BANGKOK – Asian stock markets perked up Wednesday after U.S. service companies, which employ most of the American workforce, grew at a slightly faster pace in May.
The result provided some relief for markets following a slew of dismal economic data, including a disappointing U.S. jobs report and a slowdown in Chinese manufacturing, that intensified fears of a global economic recession.
On Tuesday, the Institute for Supply Management said its index of non-manufacturing activity edged up to 53.7 last month from an April reading of 53.5. That is important because U.S. service companies employ roughly 90 percent of American workers — and it marked the 29th straight month of expansion for the sector.
But while a reading above 50 indicates expansion, analysts remained cautious about reading too much into the latest figure.

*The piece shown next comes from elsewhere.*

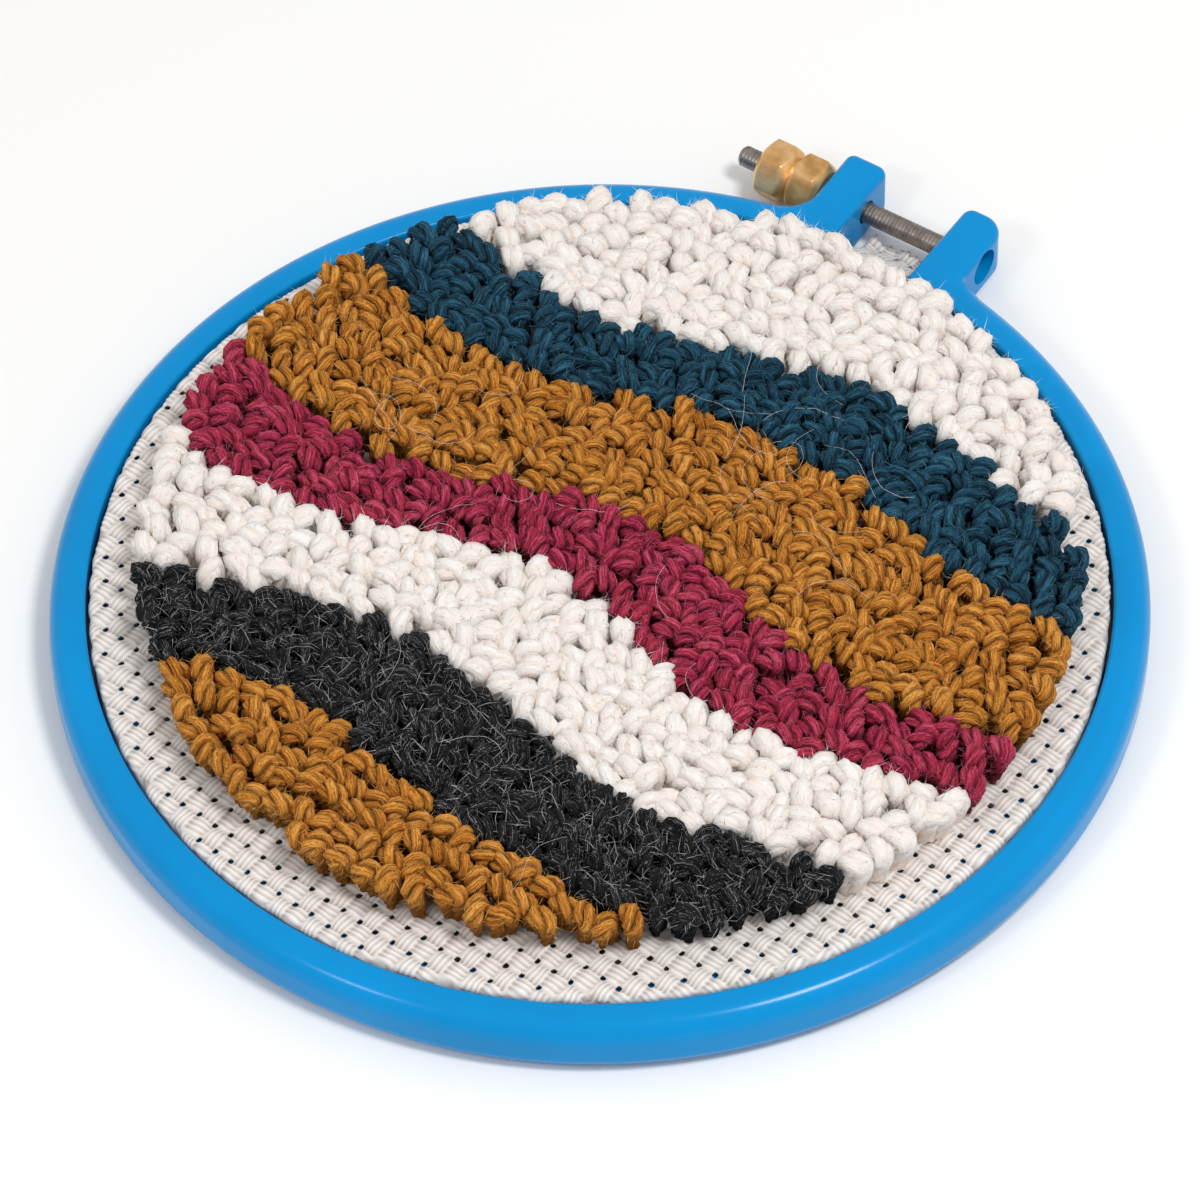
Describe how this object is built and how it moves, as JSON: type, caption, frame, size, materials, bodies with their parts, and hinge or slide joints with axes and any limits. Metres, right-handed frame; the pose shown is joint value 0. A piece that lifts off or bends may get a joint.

"Any improvement is good and growth is growth but 53.7 still falls short of the 55 mark that we've always regarded as the dividing line between earnest growth and aimless drifting," analysts at DBS Bank Ltd. in Singapore wrote in an email.
"Given the downside surprises in every other data point that comes to mind over the past month, the May outcome was taken well by the markets."
Japan's Nikkei 225 rose 1.6 percent to 8,512.43 and Hong Kong's Hang Seng added 1.1 percent to 18,457.94. Australia's S&P/ASX 200 edged 0.2 percent up to 4,050.
Benchmarks in Singapore, Indonesia and Taiwan also rose, but those in mainland China fell. Markets in South Korea were closed for a public holiday.
Some analysts said investors were hanging on to hopes for action by central banks and other authorities to stimulate growth, including a new round of "quantitative easing" by the U.S. Federal Reserve. That's when the Fed buys Treasury bonds to drive interest rates lower.
"Right now what is keeping the market alive is just accommodative policies from governments around the world," said Lee Kok Joo, head of research at Phillip Securities in Singapore.
"If we look at market activity closely, the volume doesn't seem to be so strong. There are still a lot of people who are not believers yet who are just staying on the sidelines, waiting for clearer visibility."
That might come June 17, when Greece holds elections that could determine whether the country will leave the euro currency union. A messy exit from the currency bloc by Greece would be sure to roil financial markets.
Some traders also said a decision by the Reserve Bank of Australia on Tuesday to lower its benchmark interest rate by a quarter percentage point to 3.5 percent stoked hopes that central banks elsewhere would do the same.
Hong Kong-listed blue chip stocks performed strongly. China Mobile Ltd. rose 2.3 percent and Henderson Land Developer gained 4.4 percent. CNOOC, also known as China National Offshore Oil Corp., added 3.9 percent.
Japanese vehicle makers recouped ground lost in recent sell-offs. Mazda Motor Corp. jumped 5.3 percent, Yamaha Motor Co. added 4 percent and Isuzu Motors Ltd. rose 3.9 percent.
Also Tuesday, finance ministers and central bank presidents from the world's seven wealthiest nations held an emergency conference call to discuss ways to deal with Europe's debt crisis. But the call didn't yield a blueprint for action, at least not publicly.
On Wall Street, trading volume was light Tuesday, and the stock moves were small. The Dow Jones industrial average rose 0.2 percent to 12,127.95, trading within a range of 75 points — one of the narrowest of the year. The Standard & Poor's 500 index closed marginally higher at 1,285.50. The Nasdaq composite index rose slightly to 2,778.11.
Benchmark oil for July delivery was up 66 cents to $84.97 per barrel in electronic trading on the New York Mercantile Exchange. The contract rose 31 cents to settle at $84.29 in New York on Tuesday.
In currencies, the euro rose to $1.2502 from $1.2446 late Tuesday in New York. The dollar rose to 78.91 yen from 78.73 yen.